House Bill 882: a bill containing protections for homeowners, and more clearly defined roles of their Home Owners Associations.

House Bill 847: a bill providing protections for families with critically ill children.

House Bill 880: a bill that would provide the ability for hospital police to keep detainees in their custody, removing the burden from local law enforcement.

Legislative Accomplishments

Throughout this lengthy session, there were many moments where Representative Jordan was able to sponsor and support great legislation. Here are a few of the highlights of the session:

House Bill 879: a bill spearheaded by Rep. Jordan that provided much needed reforms to the juvenile justice code.

Protected Watauga County from a loss in sales tax revenue.

Supported an increase in sales tax revenue for Ashe County.

Supported the compromise budget plan which included a responsible 3.1 percent spending increase, invested hundreds of millions of additional dollars in public education and other core priorities and shored up the state’s rainy day and repair and renovation funds by $600 million.

Salaries and Benefits:

Allocated $313 million in the first year alone for compensation increases to state employees, including a $750 bonus for all teachers and state workers.

Offered experienced-based step increases to teachers, assistant principals, principals, State Highway Patrol troopers, clerks and magistrates.

Set aside funding for pay raises to community college employees.

Allocated funds for a 3 percent market-based salary increase for all sworn members of the State Highway Patrol and raises starting salaries from $35,000 to $36,050 per year.


Increased early-career teacher pay from $33,000 to $35,000 per year, fulfilling a promise made by state leaders last year. And over two years it preserves funding for driver education and for all teaching assistant positions supported in last year’s budget, requiring school systems to use the funds for those jobs.
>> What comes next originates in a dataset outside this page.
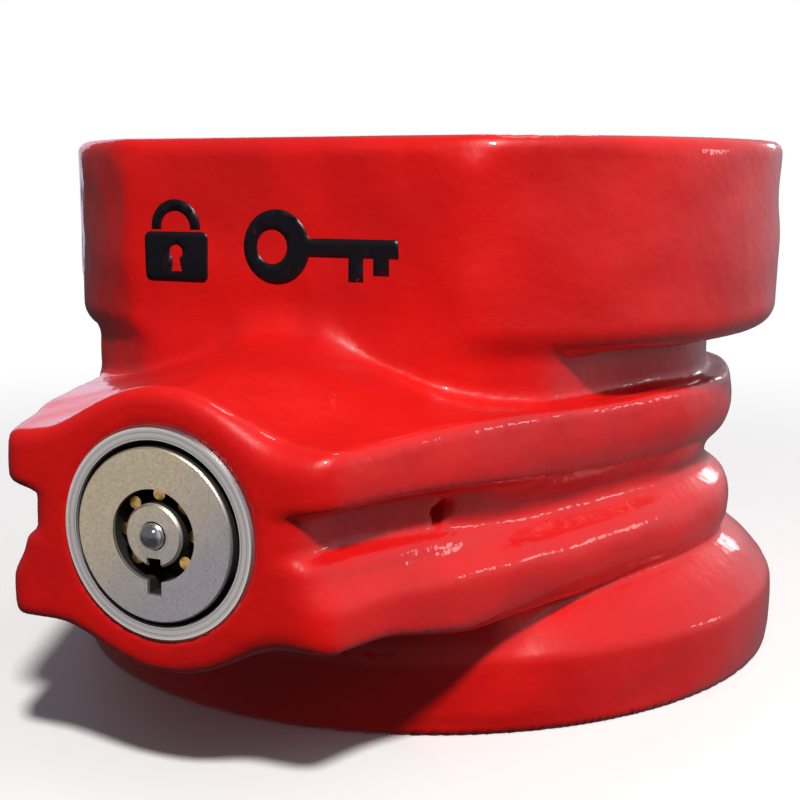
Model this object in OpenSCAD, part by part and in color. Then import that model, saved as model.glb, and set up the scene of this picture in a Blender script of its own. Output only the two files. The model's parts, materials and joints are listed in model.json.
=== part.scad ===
// Trailer coupler lock: a cast horseshoe cup that slides over the lip of a
// trailer coupler, and a keyed cylinder in front that raises a plunger into the
// coupler's ball socket. Millimetres. +Z is up, -Y is the lock's front, and the
// origin is the centre of the base's underside.

/* [Casting] */
// Radius of the base flange
base_r = 51.8; // [51:0.1:53]
// Height of the base flange's straight edge
base_edge_h = 6.5; // [4:0.5:8]
// Radius of the drum between the ribs
drum_r = 41.5; // [40.5:0.1:42]
// How far the two ribs stand out of the drum
rib_out = 3.8; // [3:0.1:4.2]
// Height of the lower rib's underside
rib_low_z = 16.8; // [16.5:0.1:17.5]
// Height of the groove between the ribs
groove_z = 26.6; // [26:0.1:27.5]
// Height of the ledge on top of the upper rib
ledge_z = 39; // [38.5:0.1:40]
// Overall height
body_h = 71; // [70:0.1:73]
// Height of the band's lower edge
band_z = 45.5; // [45:0.1:47]
// Radius of the band
band_r = 50.8; // [50.4:0.1:51.6]
// Distance from the centre to the band's flat front
band_front = 45.3; // [45:0.1:47]

/* [Coupler cup] */
// Height of the cup's floor
cup_floor_z = 52; // [51.5:0.1:53]
// Radius of the channel that takes the coupler's lip
cup_r = 44; // [43:0.2:44.4]
// Height of the underside of the overhanging rim
rim_z = 62; // [61:0.5:63]
// Radius of the opening in the rim
rim_r = 37; // [36:0.5:39]

/* [Lock boss] */
// Distance from the centre to the boss's face
boss_front = 74.7; // [74:0.1:76]
// Radius of the boss round the lock cylinder
boss_r = 15; // [14.6:0.1:15.4]
// Half-width of the neck behind the boss, between the ribs
boss_w = 16.7; // [16:0.1:17.5]
// Height of the lock's axis
lock_z = 29.7; // [29.5:0.1:29.9]

/* [Lock cylinder] */
// Outside radius of the sleeve
sleeve_r = 11.5; // [11.3:0.05:11.6]
// Radius of the sliding barrel
barrel_r = 9.3; // [9.2:0.05:9.4]
// Outside radius of the keyway
keyway_r = 4.95; // [4.9:0.05:5.1]
// Radius of the centre post
post_r = 3.4; // [3.2:0.05:3.5]
// Depth of the keyway's floor behind the boss's face
keyway_d = 3.6; // [3:0.2:4]
// Number of pin places round the post, with none at the key's notch
pin_places = 8; // [7:1:8]
// Radius of a tumbler pin
pin_r = 0.7; // [0.5:0.05:0.75]

/* [Drive] */
// Travel of the barrel and of the plunger
travel = 10; // [8:0.5:10]
// Turn of the key, in degrees
key_angle = 90; // [90:15:90]
// Radius of the plunger's stem
plunger_r = 9; // [8.5:0.1:9.2]
// Height of the top of the raised plunger
plunger_top = 62.5; // [62:0.1:64]
// Radius of the drive rod
rod_r = 6.5; // [6:0.1:6.8]

/* [Hidden] */
$fn = 96;

eps = 0.01;
run_gap = 0.08;            // radial clearance of a moving round part
fixed_gap = 0.02;          // radial clearance of a fitted round part
hull_fn = 32;              // facets of the round shapes inside a hull

rib_r = drum_r + rib_out;
tangent_in = 0.3;          // how far the walls run inside the drum they meet
shoulder_front = 2;        // the shoulder starts this far behind the boss's face
shoulder_w = 26;           // half-width of the shoulder where it meets the band
chamber_r = 15;            // service chamber under the plunger
chamber_top = 37;
cover_r = 23.8;
cover_high = 3.2;          // the cover is flush with the base's underside
cover_screw_pcr = 19.5;    // screws' distance from the centre
cover_screws_n = 3;
screw_r = 1.6;
bore_end = 50;             // depth of the wide bore behind the boss's face
bush_r = 12;
bush_low = 41.5;

sleeve_proud = 0.3;        // sleeve in front of the boss's face
sleeve_end = 46;
barrel_proud = 0.8;
barrel_edge = 0.15;        // the bevel round the barrel's face
barrel_end = 31;
sleeve_bore_r = barrel_r + run_gap;
plug_r = 6.1;              // rotating plug, and the fixed core behind it
plug_end = 14;
core_end = 24;
pin_pcr = (keyway_r + post_r) / 2;
pin_angles = [for (i = [1 : pin_places - 1]) -90 + i * 360 / pin_places];
notch_w = 1.7;
post_notch = 2.4;          // the post's notch starts this far from the lock's axis
pin_front = 0.6;           // the pins' front ends, inside the keyway
ball_r = 1.45;
ball_d = 0.1 - barrel_proud;
tail_r = 2.5;
tail_end = 40;
cam_d = 34;                // the cam pin's depth
cam_r = 1.25;
cross_d = 20.5;            // the retaining pin's depth
cross_r = 1.5;
swivel_d = 38;
swivel_r = 0.75;
swivel_x = 2.35;
rod_front = 36;
rod_collar = [40, 42];
rod_bar = [8, 10];         // width and height of the rod's flat end
rod_end_y = 9.5;
drive_pin_y = travel / 2;
drive_pin_r = 2;
clevis_w = rod_bar[0] + 0.4;
clevis_top = lock_z + rod_bar[1] / 2 + travel + 1;
plunger_low = 25;
nose_r = plunger_r - 0.4;
nose_low = cup_floor_z + 0.5;
nose_high = plunger_top - 3.5;

// ---- helpers ---------------------------------------------------------------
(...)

Increased funding for public education by more than $530 million in the first year alone.

Enhanced textbook and digital learning resources funding to ensure that students across the state receive the tools they need to succeed.

Fully funded teaching assistant positions at the 2014-2015 level and includes language to protect those jobs.

Taxes and Economic Development:

Supported a comprehensive tax reform package that reduces the tax burden on North Carolina families and small businesses by close to $400 million over the next two years and fully restores the state tax deduction for medical expenses. The plan also extends Historic Preservation Tax Credits.

Cut the personal income tax rate to 5.499 percent beginning in 2017 from 5.75.

Increased the standard deduction, or zero percent tax bracket in 2016 – ensuring taxpayers married filing jointly pay no state personal income tax on their first $15,500 of income.

Provided new local tax revenue to support education and economic development in counties with insufficient local sales tax dollars. The additional local revenue must be used to support public schools, community colleges or economic development in those counties.

Other Areas:

Invested an additional $705 million over two years for transportation needs, in part by ending a $216 million transfer from the Highway Fund to the General Fund and ensuring that money is finally spent on building and maintaining safe roads and bridges.

Provided $225 million over two years to begin the process of restructuring and reforming the state’s chronically troubled Medicaid program.

Laid the groundwork to give voters the opportunity to pass a $2 billion bond referendum to support improvements across the state.

Adjusted fees at the Division of Motor Vehicles for the first time in more than a decade to support additional transportation needs. The change in fees will be more than offset by the major tax cuts also found in the budget.

Implemented the governor’s recommendation to establish a more efficient state Department of Military and Veterans Affairs and provides close to $1.7 million to support military installations.